The crony capitalism that has taken the place of communism apparently is hazardous to the independence and financial health of all companies in Russia, particularly foreign ones. This makes the condition of the Russian economy all the more precarious. With all of its problems, to continue or exacerbate a military confrontation with NATO would greatly worsen the chances of Russia pulling out of its economic death-spiral.

These pressures may be forcing Putin to pull in his horns somewhat, and to seek some ways of de-escallating his confrontation with the West, particularly the United States. In As Russia’s economy shrinks, Vladimir Putin softens his tone in The Economist, we read of a yearly presidential address by Putin that, according to Andrei Kolesnikov of the Carnegie Moscow Center, is a “set of coded ideological guidelines for the Russian elite.” Putin started off in a customary tone about the United States being to blame for “decid(ing) to oust the unwanted regimes (in the Middle East) and brutally impose their own rules”, and thereby being to blame for the Syrian civil war. He also attacked Turkey  as a new foe due to Turkey’s shoot-down of a Russian fighter-bomber recently. He threatened further measures would follow already imposed trade sanctions on Turkey. If Putin makes good on that threat with military retaliation, we would be placed in as great a quandary as we would if Russia attacked the Baltic states (Latvia, Estonia, and Lithuania). Just like the Baltic states, Turkey is a NATO member, and we would be obligated under article 5 of the NATO treaty to come to Turkey’s defense.
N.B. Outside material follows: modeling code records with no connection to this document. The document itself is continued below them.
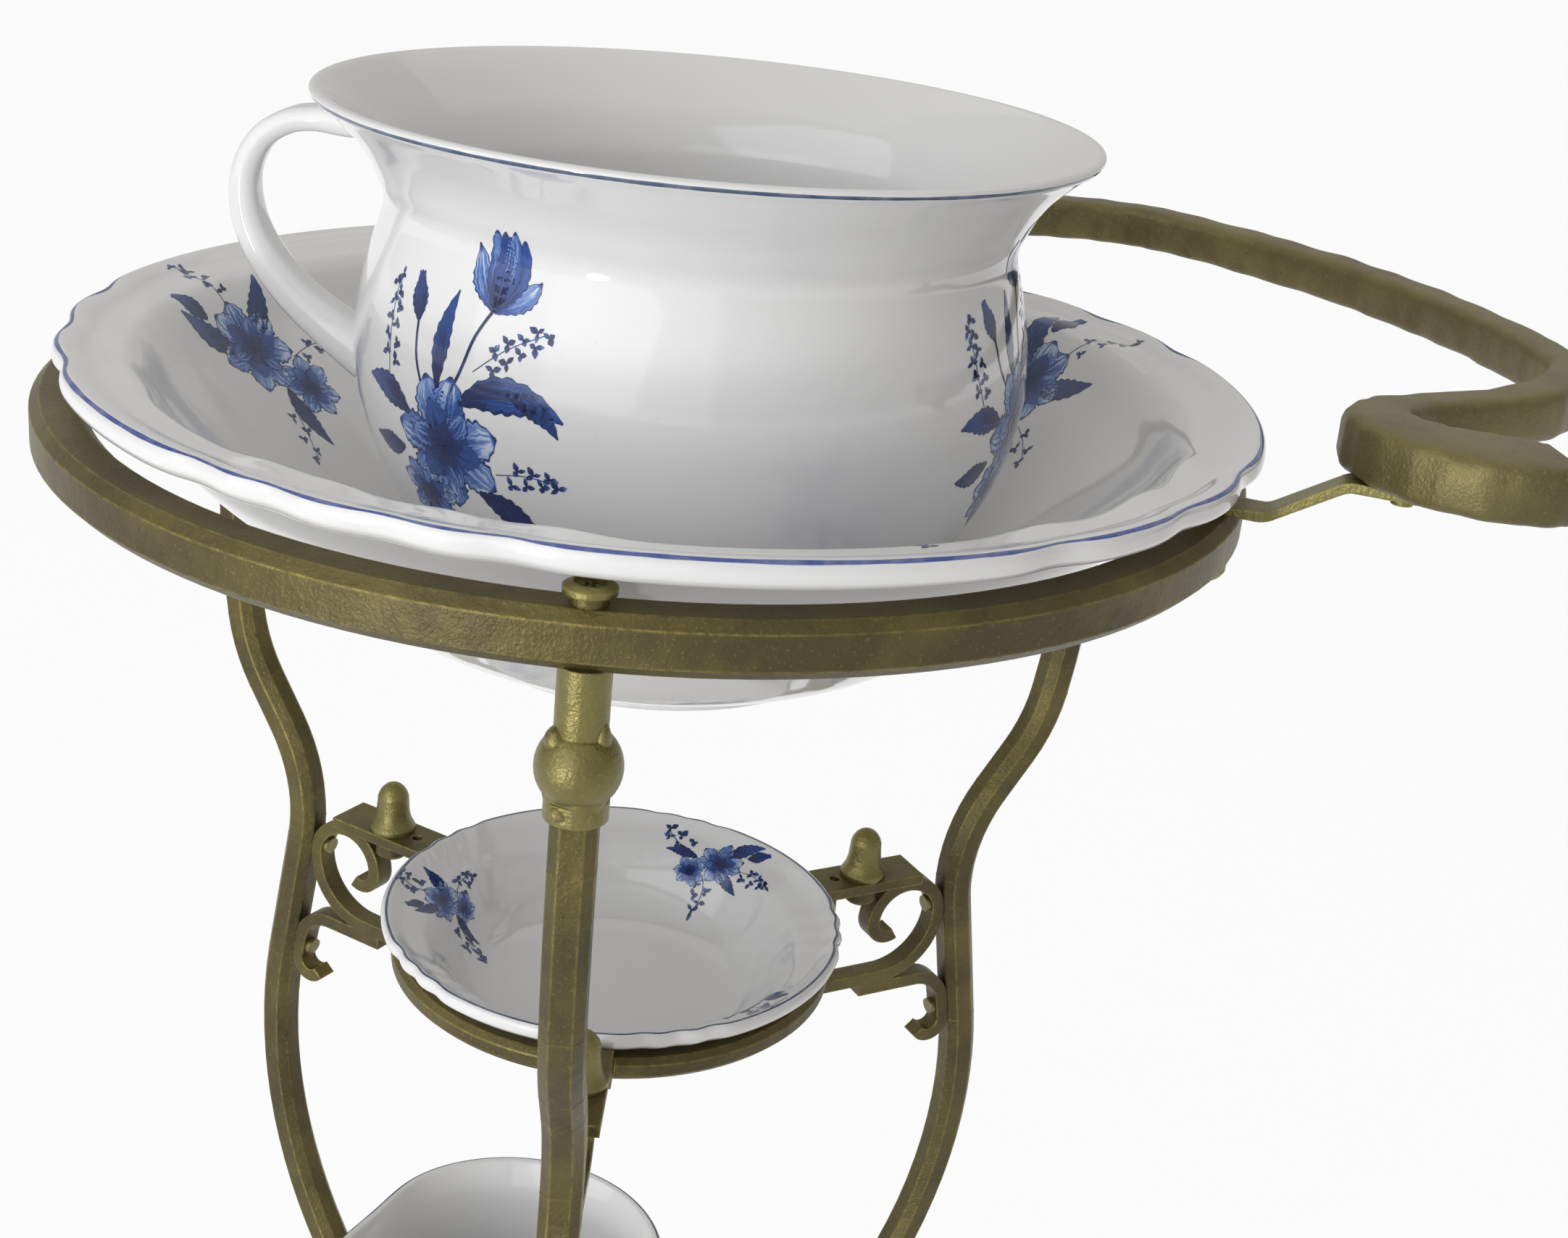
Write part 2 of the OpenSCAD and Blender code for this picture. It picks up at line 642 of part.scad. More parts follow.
module leg() {
  color([0.5, 0.46, 0.28]) difference() {
    upright(leg_start, downward) bar_path(leg_line) chamfered(leg_bar, leg_bar, leg_chamfer);
    // the knop's tenon, the rivets, the waist screw and the foot's pin go into the bar
    translate([leg_start[0], 0, 0])
      rod(screw_d + 2 * fit_clear, leg_top - knop_tenon - end_gap, leg_top + cut);
    upright([touch_r, touch_z], scroll_touch) rotate([0, 90, 0])
      rod(rivet_d + 2 * fit_clear, -cut, rivet_depth + end_gap);
    upright([stay_rivet[0], stay_rivet[1]], hip_slope) rotate([0, 90, 0])
      rod(rivet_d + 2 * fit_clear, scroll_strip / 2 - cut, rivet_depth + scroll_strip / 2 + end_gap);
    radial_rod(waist_screw_d + 2 * hole_clear, leg_waist[0] - leg_bar, leg_waist[0] + leg_bar, waist_z);
    radial_rod(waist_screw_head_d + 2 * hole_clear, leg_waist[0] + leg_half, leg_waist[0] + leg_bar, waist_z);
    // the bar runs on through its foot's top and is cut off level there
    translate([leg_end[0], 0, 0]) rod(4 * leg_bar, foot_height - 2 * leg_bar, foot_height);
    translate([leg_end[0], 0, 0])
      rod(foot_pin_d + 2 * fit_clear, foot_height - cut, foot_height + foot_pin_length + end_gap);
  }
}
module leg_front() { placed() at_leg(leg_azimuth[0]) leg(); }
module leg_right() { placed() at_leg(leg_azimuth[1]) leg(); }
module leg_left() { placed() at_leg(leg_azimuth[2]) leg(); }

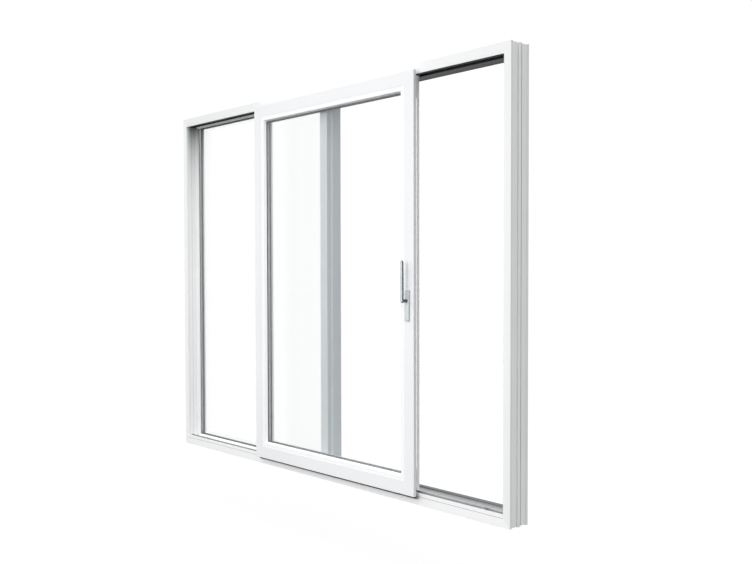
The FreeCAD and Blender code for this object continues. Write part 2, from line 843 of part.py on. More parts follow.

After that unpromising beginning, Putin’s speech became considerably more nonbelligerent to the West. The Economist post reported the remainder of the speech was focused on the Russian economy with anti-Americanism nearly absent. There was no mention of the Ukraine and the Crimea was barely mentioned. It may well be that the problems of autocratic rulers with their economies about which I have written may temper Putin’s ambitions of expansion to the Baltic Sea and into Eastern Europe. We can only hope.